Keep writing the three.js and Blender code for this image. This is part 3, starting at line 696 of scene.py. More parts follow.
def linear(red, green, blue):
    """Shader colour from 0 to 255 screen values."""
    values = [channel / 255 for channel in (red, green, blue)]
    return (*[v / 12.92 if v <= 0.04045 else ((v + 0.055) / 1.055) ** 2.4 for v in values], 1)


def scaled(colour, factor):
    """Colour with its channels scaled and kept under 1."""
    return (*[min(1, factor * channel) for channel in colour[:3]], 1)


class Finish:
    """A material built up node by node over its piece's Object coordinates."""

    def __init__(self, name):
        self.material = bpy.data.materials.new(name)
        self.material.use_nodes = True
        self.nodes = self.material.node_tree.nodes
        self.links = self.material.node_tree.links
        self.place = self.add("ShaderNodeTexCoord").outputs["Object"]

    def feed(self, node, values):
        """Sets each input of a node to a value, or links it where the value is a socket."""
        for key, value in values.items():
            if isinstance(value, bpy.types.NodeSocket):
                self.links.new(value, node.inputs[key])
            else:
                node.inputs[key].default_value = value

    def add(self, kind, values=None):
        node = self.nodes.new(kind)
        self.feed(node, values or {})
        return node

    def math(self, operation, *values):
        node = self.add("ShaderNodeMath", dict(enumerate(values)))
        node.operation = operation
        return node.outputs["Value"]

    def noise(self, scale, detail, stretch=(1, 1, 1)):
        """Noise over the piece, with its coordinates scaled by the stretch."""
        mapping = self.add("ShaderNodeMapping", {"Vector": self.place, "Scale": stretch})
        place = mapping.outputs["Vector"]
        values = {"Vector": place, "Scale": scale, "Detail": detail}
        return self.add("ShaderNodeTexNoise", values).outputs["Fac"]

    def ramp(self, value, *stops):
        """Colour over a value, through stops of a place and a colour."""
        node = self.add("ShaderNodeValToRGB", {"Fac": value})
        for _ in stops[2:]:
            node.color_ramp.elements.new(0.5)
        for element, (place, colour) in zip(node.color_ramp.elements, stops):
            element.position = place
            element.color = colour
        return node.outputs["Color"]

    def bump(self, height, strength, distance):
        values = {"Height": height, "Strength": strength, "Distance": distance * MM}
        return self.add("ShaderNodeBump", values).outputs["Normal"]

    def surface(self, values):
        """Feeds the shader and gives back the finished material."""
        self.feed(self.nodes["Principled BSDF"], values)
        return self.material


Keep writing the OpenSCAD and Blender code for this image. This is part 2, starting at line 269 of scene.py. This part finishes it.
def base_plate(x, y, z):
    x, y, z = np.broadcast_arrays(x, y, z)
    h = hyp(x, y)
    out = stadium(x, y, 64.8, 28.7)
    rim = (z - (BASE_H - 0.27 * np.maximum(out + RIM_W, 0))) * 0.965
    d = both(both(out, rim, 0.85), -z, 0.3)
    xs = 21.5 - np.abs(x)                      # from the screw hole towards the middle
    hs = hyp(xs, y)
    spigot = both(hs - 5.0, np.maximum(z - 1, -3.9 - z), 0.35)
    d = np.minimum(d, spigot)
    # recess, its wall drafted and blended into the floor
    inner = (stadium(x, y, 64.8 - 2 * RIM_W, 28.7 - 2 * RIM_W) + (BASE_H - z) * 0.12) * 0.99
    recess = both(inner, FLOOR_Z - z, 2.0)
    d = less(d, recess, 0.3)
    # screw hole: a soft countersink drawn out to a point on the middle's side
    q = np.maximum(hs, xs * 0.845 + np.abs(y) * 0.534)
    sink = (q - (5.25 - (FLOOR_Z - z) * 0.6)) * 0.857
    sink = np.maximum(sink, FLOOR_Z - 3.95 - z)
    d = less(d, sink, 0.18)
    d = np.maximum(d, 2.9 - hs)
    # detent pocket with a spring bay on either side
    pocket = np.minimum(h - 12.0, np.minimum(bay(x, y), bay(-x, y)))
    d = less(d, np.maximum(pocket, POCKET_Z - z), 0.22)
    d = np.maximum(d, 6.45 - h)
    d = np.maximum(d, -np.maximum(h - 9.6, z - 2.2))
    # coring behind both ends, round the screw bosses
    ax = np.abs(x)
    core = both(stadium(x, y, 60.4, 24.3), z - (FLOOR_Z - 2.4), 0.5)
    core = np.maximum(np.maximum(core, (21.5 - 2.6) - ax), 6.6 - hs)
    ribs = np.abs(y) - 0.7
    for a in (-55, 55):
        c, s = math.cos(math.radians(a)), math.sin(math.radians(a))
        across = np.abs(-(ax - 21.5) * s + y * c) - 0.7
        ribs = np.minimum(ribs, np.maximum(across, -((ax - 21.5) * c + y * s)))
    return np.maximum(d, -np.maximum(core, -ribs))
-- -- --
WORK INSTRUCTIONS - The data above must be returned in full, exactly as written.

THE ANSWER -
Keep writing the three.js and Blender code for this image. This is part 3, starting at line 696 of scene.py. More parts follow.
def linear(red, green, blue):
    """Shader colour from 0 to 255 screen values."""
    values = [channel / 255 for channel in (red, green, blue)]
    return (*[v / 12.92 if v <= 0.04045 else ((v + 0.055) / 1.055) ** 2.4 for v in values], 1)


def scaled(colour, factor):
    """Colour with its channels scaled and kept under 1."""
    return (*[min(1, factor * channel) for channel in colour[:3]], 1)


class Finish:
    """A material built up node by node over its piece's Object coordinates."""

    def __init__(self, name):
        self.material = bpy.data.materials.new(name)
        self.material.use_nodes = True
        self.nodes = self.material.node_tree.nodes
        self.links = self.material.node_tree.links
        self.place = self.add("ShaderNodeTexCoord").outputs["Object"]

    def feed(self, node, values):
        """Sets each input of a node to a value, or links it where the value is a socket."""
        for key, value in values.items():
            if isinstance(value, bpy.types.NodeSocket):
                self.links.new(value, node.inputs[key])
            else:
                node.inputs[key].default_value = value

    def add(self, kind, values=None):
        node = self.nodes.new(kind)
        self.feed(node, values or {})
        return node

    def math(self, operation, *values):
        node = self.add("ShaderNodeMath", dict(enumerate(values)))
        node.operation = operation
        return node.outputs["Value"]

    def noise(self, scale, detail, stretch=(1, 1, 1)):
        """Noise over the piece, with its coordinates scaled by the stretch."""
        mapping = self.add("ShaderNodeMapping", {"Vector": self.place, "Scale": stretch})
        place = mapping.outputs["Vector"]
        values = {"Vector": place, "Scale": scale, "Detail": detail}
        return self.add("ShaderNodeTexNoise", values).outputs["Fac"]

    def ramp(self, value, *stops):
        """Colour over a value, through stops of a place and a colour."""
        node = self.add("ShaderNodeValToRGB", {"Fac": value})
        for _ in stops[2:]:
            node.color_ramp.elements.new(0.5)
        for element, (place, colour) in zip(node.color_ramp.elements, stops):
            element.position = place
            element.color = colour
        return node.outputs["Color"]

    def bump(self, height, strength, distance):
        values = {"Height": height, "Strength": strength, "Distance": distance * MM}
        return self.add("ShaderNodeBump", values).outputs["Normal"]

    def surface(self, values):
        """Feeds the shader and gives back the finished material."""
        self.feed(self.nodes["Principled BSDF"], values)
        return self.material


Keep writing the OpenSCAD and Blender code for this image. This is part 2, starting at line 269 of scene.py. This part finishes it.
def base_plate(x, y, z):
    x, y, z = np.broadcast_arrays(x, y, z)
    h = hyp(x, y)
    out = stadium(x, y, 64.8, 28.7)
    rim = (z - (BASE_H - 0.27 * np.maximum(out + RIM_W, 0))) * 0.965
    d = both(both(out, rim, 0.85), -z, 0.3)
    xs = 21.5 - np.abs(x)                      # from the screw hole towards the middle
    hs = hyp(xs, y)
    spigot = both(hs - 5.0, np.maximum(z - 1, -3.9 - z), 0.35)
    d = np.minimum(d, spigot)
    # recess, its wall drafted and blended into the floor
    inner = (stadium(x, y, 64.8 - 2 * RIM_W, 28.7 - 2 * RIM_W) + (BASE_H - z) * 0.12) * 0.99
    recess = both(inner, FLOOR_Z - z, 2.0)
    d = less(d, recess, 0.3)
    # screw hole: a soft countersink drawn out to a point on the middle's side
    q = np.maximum(hs, xs * 0.845 + np.abs(y) * 0.534)
    sink = (q - (5.25 - (FLOOR_Z - z) * 0.6)) * 0.857
    sink = np.maximum(sink, FLOOR_Z - 3.95 - z)
    d = less(d, sink, 0.18)
    d = np.maximum(d, 2.9 - hs)
    # detent pocket with a spring bay on either side
    pocket = np.minimum(h - 12.0, np.minimum(bay(x, y), bay(-x, y)))
    d = less(d, np.maximum(pocket, POCKET_Z - z), 0.22)
    d = np.maximum(d, 6.45 - h)
    d = np.maximum(d, -np.maximum(h - 9.6, z - 2.2))
    # coring behind both ends, round the screw bosses
    ax = np.abs(x)
    core = both(stadium(x, y, 60.4, 24.3), z - (FLOOR_Z - 2.4), 0.5)
    core = np.maximum(np.maximum(core, (21.5 - 2.6) - ax), 6.6 - hs)
    ribs = np.abs(y) - 0.7
    for a in (-55, 55):
        c, s = math.cos(math.radians(a)), math.sin(math.radians(a))
        across = np.abs(-(ax - 21.5) * s + y * c) - 0.7
        ribs = np.minimum(ribs, np.maximum(across, -((ax - 21.5) * c + y * s)))
    return np.maximum(d, -np.maximum(core, -ribs))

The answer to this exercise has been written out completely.